_Written exercise_
Your task is to repeat the listing exactly.

:: Information shown ::

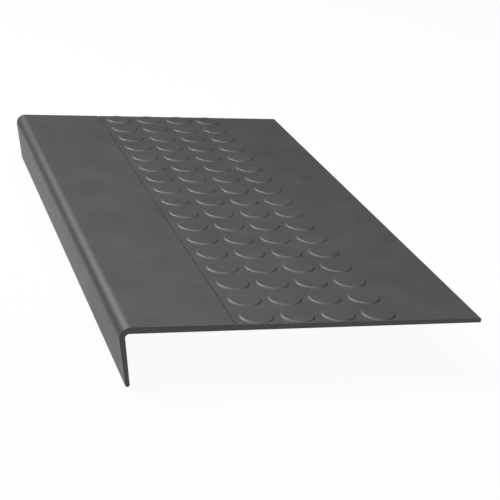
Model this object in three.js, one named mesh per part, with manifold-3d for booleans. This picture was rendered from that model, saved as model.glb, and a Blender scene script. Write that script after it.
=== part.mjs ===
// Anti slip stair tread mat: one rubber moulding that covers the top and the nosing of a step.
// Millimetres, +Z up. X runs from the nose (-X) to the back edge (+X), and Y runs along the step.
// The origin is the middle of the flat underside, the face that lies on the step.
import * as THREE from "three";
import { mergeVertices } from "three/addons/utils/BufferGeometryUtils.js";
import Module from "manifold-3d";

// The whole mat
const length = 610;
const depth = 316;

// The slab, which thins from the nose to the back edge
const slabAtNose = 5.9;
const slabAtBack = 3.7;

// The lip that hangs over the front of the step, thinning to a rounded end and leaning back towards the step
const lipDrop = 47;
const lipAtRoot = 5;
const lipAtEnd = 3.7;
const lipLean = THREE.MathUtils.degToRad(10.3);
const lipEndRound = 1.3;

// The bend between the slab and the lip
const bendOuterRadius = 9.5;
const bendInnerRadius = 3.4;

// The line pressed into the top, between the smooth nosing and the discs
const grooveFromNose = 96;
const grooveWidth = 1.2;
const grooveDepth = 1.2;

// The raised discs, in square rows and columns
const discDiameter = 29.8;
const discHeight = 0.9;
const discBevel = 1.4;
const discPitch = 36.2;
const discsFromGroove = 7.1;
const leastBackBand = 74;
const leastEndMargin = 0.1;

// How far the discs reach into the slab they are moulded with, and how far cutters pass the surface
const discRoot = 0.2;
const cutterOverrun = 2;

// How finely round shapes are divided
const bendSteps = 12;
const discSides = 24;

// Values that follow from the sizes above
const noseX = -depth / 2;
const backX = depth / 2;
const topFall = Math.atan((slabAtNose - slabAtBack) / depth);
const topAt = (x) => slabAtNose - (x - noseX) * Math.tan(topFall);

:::

_The output_
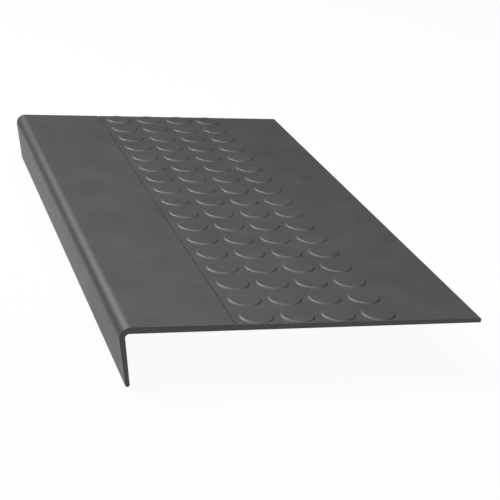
Model this object in three.js, one named mesh per part, with manifold-3d for booleans. This picture was rendered from that model, saved as model.glb, and a Blender scene script. Write that script after it.
=== part.mjs ===
// Anti slip stair tread mat: one rubber moulding that covers the top and the nosing of a step.
// Millimetres, +Z up. X runs from the nose (-X) to the back edge (+X), and Y runs along the step.
// The origin is the middle of the flat underside, the face that lies on the step.
import * as THREE from "three";
import { mergeVertices } from "three/addons/utils/BufferGeometryUtils.js";
import Module from "manifold-3d";

// The whole mat
const length = 610;
const depth = 316;

// The slab, which thins from the nose to the back edge
const slabAtNose = 5.9;
const slabAtBack = 3.7;

// The lip that hangs over the front of the step, thinning to a rounded end and leaning back towards the step
const lipDrop = 47;
const lipAtRoot = 5;
const lipAtEnd = 3.7;
const lipLean = THREE.MathUtils.degToRad(10.3);
const lipEndRound = 1.3;

// The bend between the slab and the lip
const bendOuterRadius = 9.5;
const bendInnerRadius = 3.4;

// The line pressed into the top, between the smooth nosing and the discs
const grooveFromNose = 96;
const grooveWidth = 1.2;
const grooveDepth = 1.2;

// The raised discs, in square rows and columns
const discDiameter = 29.8;
const discHeight = 0.9;
const discBevel = 1.4;
const discPitch = 36.2;
const discsFromGroove = 7.1;
const leastBackBand = 74;
const leastEndMargin = 0.1;

// How far the discs reach into the slab they are moulded with, and how far cutters pass the surface
const discRoot = 0.2;
const cutterOverrun = 2;

// How finely round shapes are divided
const bendSteps = 12;
const discSides = 24;

// Values that follow from the sizes above
const noseX = -depth / 2;
const backX = depth / 2;
const topFall = Math.atan((slabAtNose - slabAtBack) / depth);
const topAt = (x) => slabAtNose - (x - noseX) * Math.tan(topFall);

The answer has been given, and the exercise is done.